Abstract

In this paper, potential natural gas and renewable natural gas supply pathways and natural gas vehicles (NGVs) have been selected and evaluated with regards to well-to-wheel energy expended, greenhouse gas (GHG) emissions, and regulated (air pollutant) emissions. The vehicles included in the evaluation are passenger cars, light-duty vehicles (LDVs), and heavy-duty vehicles (HDVs) for road-transport applications, and a short-range passenger vessel for maritime transport applications. The results show that, compared to conventional fuels, in both transport applications and for all vehicle classes, the use of compressed and liquefied natural gas has a 15–27% GHG emissions reduction effect per km travel. The effect becomes large, 81–211%, when compressed and liquefied renewable natural gas are used instead.

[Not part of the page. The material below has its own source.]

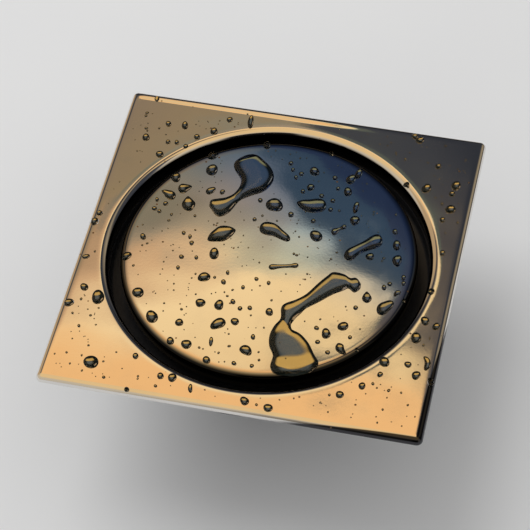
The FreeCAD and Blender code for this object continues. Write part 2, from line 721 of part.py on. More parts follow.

The results are sensitive to the type and source of feedstock used, the type of vehicle engine, assumed methane leakage and methane slip, and the allocated energy and environmental digestate credits, in each pathway. In maritime applications, the use of liquefied natural gas and renewable natural gas instead of low sulfur marine fuels results in a 60–100% SOx and 90–96% PM emissions reduction. A 1% methane slip from a dedicated LNG passenger vessel results, on average, in 8.5% increase in net GHG emissions.